Both MKIV's had moved into position to fire on the Rangers. In the south, the bazooka threat was minimal...but in the north bazooka shots were taken. Fortunately, they would bounce off the turret of the northern MKIV. Tom's 10-3 would have more success and eliminate a 4-6-7 in Close Combat. I forgot to keep my distance from the 10-3 and paid for it ...hard.
Turn 3 would see the biggest German movement of the scenario up to that point. I thought, I had done a good envelopment...but Tom would prove me wrong.
As my part of Turn 3 wound down, there were only three pockets of Rangers left to deal with.

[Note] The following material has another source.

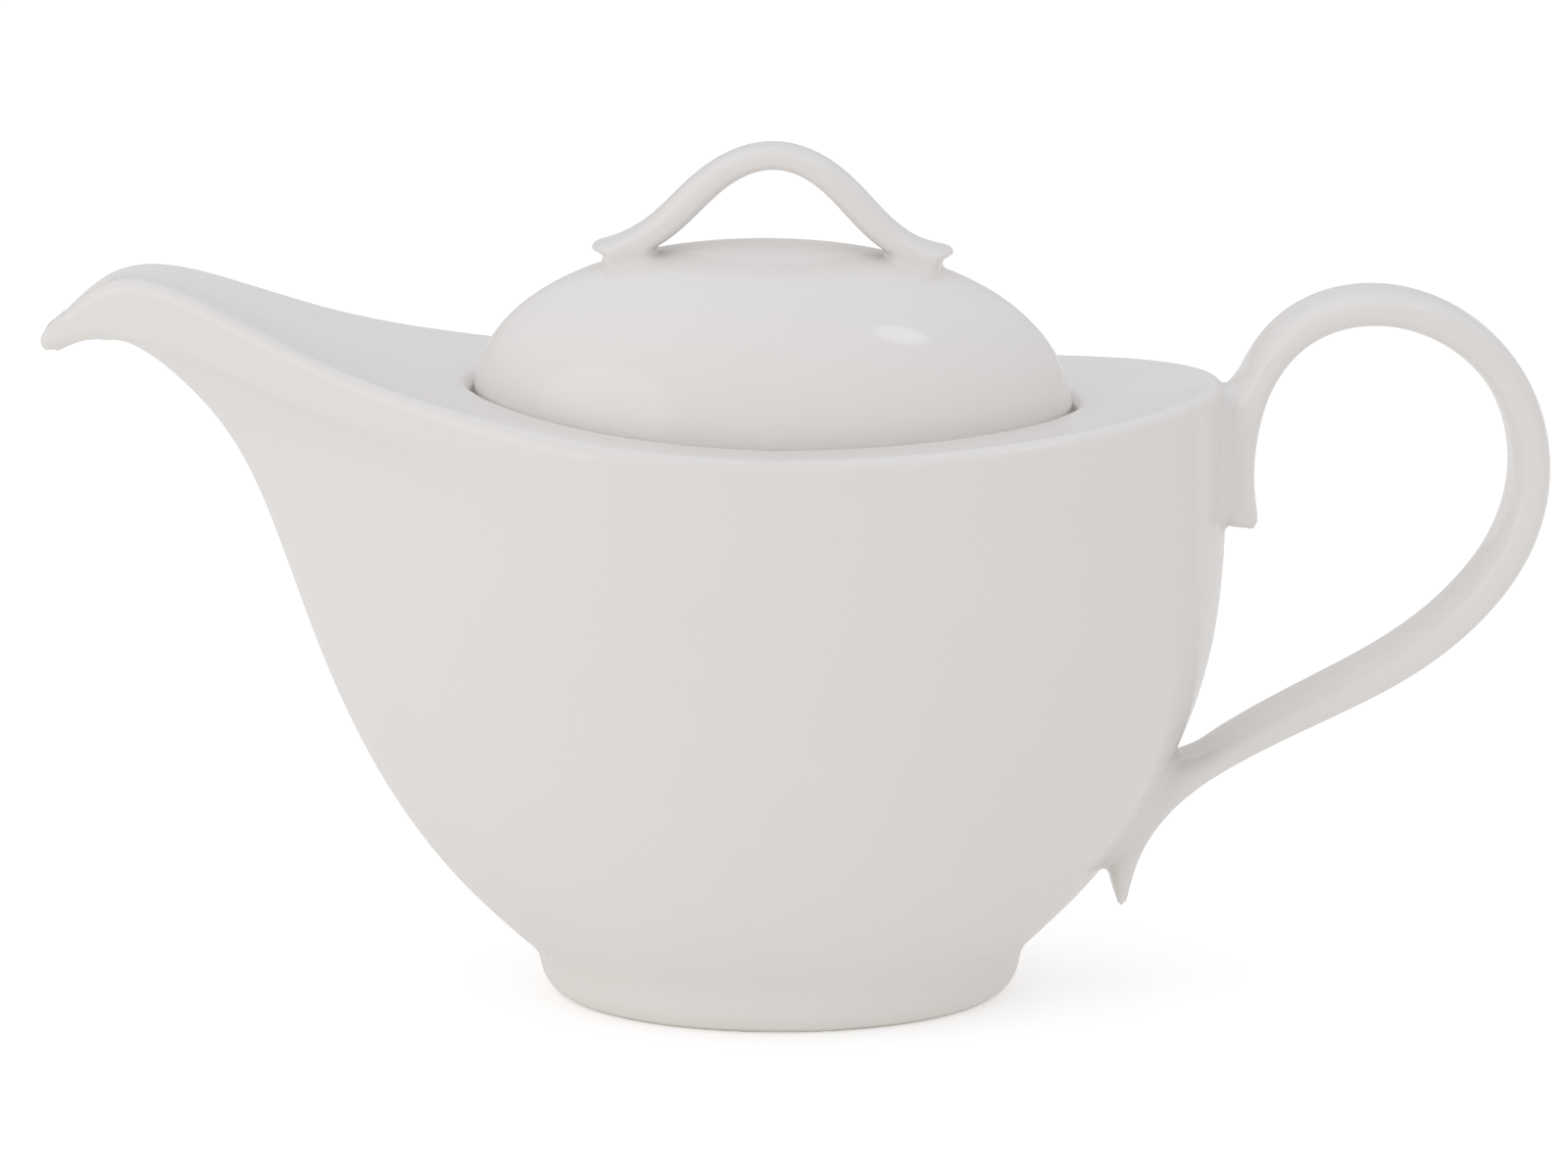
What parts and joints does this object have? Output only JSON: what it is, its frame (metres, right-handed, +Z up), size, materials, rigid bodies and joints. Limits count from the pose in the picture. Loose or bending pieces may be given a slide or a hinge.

But 7-4-7's never go down easy...
The Rangers in the center knew they would soon be surrounded by my Landsers.
Despite the 10-3 stack going down, Tom's other boys continued to try and escape my trap. The 3-3-7 with the MMG made a great run along the ridge. M armor pursued them as my grenadiers went into mopping up mode.
His escape would lead to tragedy...
As the game neared it's conclusion, Tom still had three Ranger elements on the field.
Tom's Rangers weren't going down easily.
The 10-3 stack would be DM'd once again and with that, the Germans would be able to close in for the kill.
In the north, the 8-0's tragedy would be complete as he rolled a 12 during Rally Phase. And in Salerno, a local woman, Malena would never see her American Soldier again...
The final Ranger unit still standing on Turn 6 was the 3-3-7 with the MMG. They had escaped trap and trap and even an overrun attempt by one of the Mark IV's.
If they could survive this turn, the Americans would pull our a miracle win.
German MG-42's barked once more and the 3-3-7 broke. And with that the Germans had the victory.
The fiver German LMG's were definitely a strong element of the German's success in this scenario.
Tom had managed to hold out until the very end and was a half turn from potential victory. Despite some early setbacks, Tom's Rangers had made a tough fight of it for the Germans. And had the 10-3 not been wounded...it's scary to imagine how many more of my grenadiers may have been eliminated trying to take him down.
My thanks to Tom for a great first game together. I look forward to many more.